Charities are attempting to raise money through mobile marketing and by partnering with celebrities.

Charitable giving is getting a boost from mobile marketing, as nonprofit organizations and brands trying to raise money are utilizing the platform's immediacy and direct response.

Nonprofit The Leukemia & Lymphoma Society (LLS), for instance, launched a 10-day mobile giving campaign August 16, partnering with soccer star Landon Donovan to raise money for blood cancer research and patient services.

Todd Whitley, VP of eMarketing at LLS, said that a benefit of using mobile is that it is very immediate. “It's [also] a great way to get in front of audiences that are maybe not closely aligned to you,” he said.

Data collection is also a part of the organization's effort. “We'll be following up with those who opt in through mobile to collect their e-mail addresses to retarget to them later on,” said Whitley.

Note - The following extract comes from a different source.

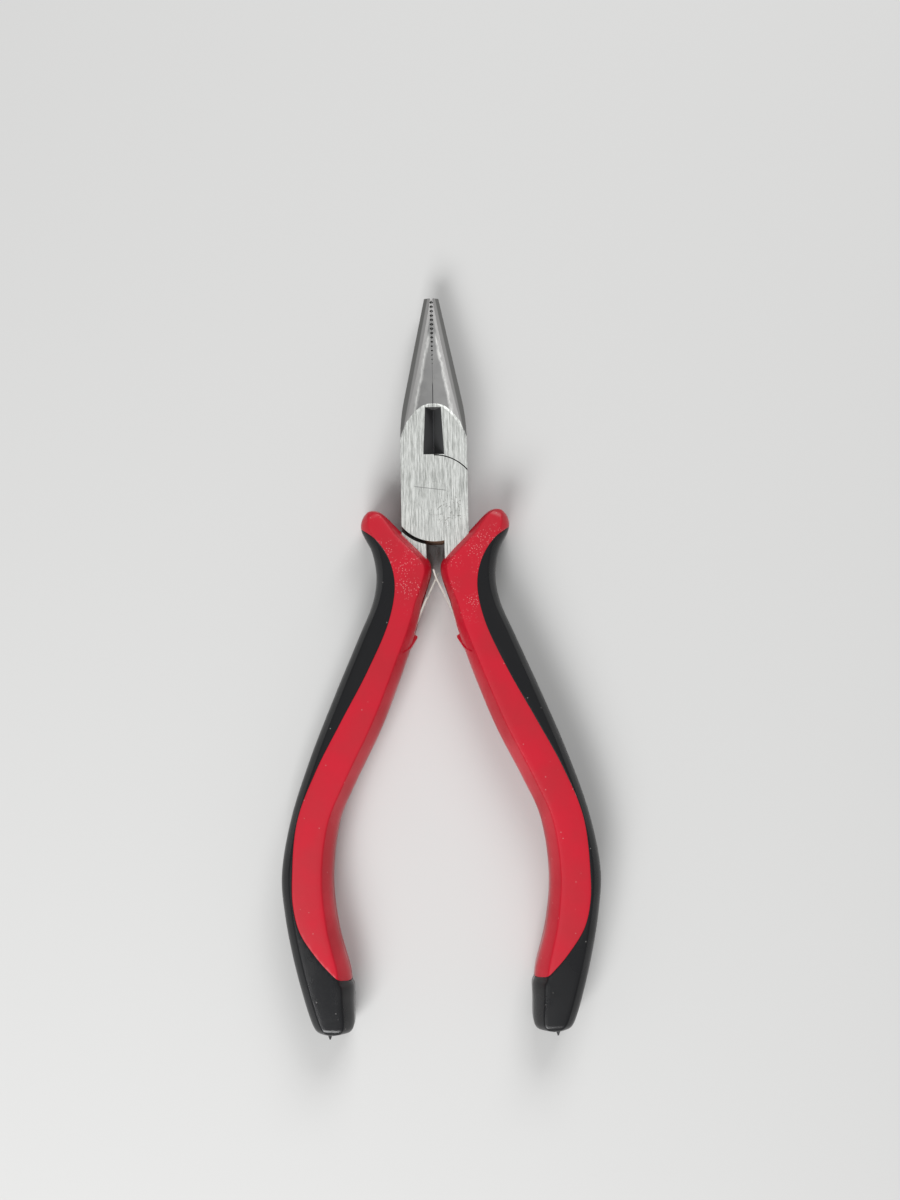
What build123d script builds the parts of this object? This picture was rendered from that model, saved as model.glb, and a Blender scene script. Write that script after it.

Office supply chain Staples also unveiled a text-to-donate program in mid-July. The company is now in the third year of a partnership with Do Something 101, a nonprofit that urges young consumers to support causes they are interested in. When consumers text the word “notebook” to a designated code, a $5 donation will be made instantly to Do Something 101. Funds will be distributed to beneficiary organizations from there.

Jim Manis, president and CEO of the Mobile Giving Foundation, said his organization has seen growth from zero to more than $50 million in donations since it launched in 2008, spurred by catastrophic events like the January earthquake in Haiti.

While LLS' Whitley noted his organization wants to reach a younger demographic through the 10-day challenge, Manis said mobile giving spans many demographics. “The younger demographics use mobile because of the immediacy of it. An older demographic uses mobile for the privacy aspect. There are a lot of [parents] that use mobile because they know it's secured, and they also know they are not going to get junk mailed as a result of making a donation.”

Michael Becker, managing director for North America at the Mobile Marketing Association, emphasized that the adoption of smartphones for charitable giving will open up additional possibilities, such as credit card billing through the mobile web or applications.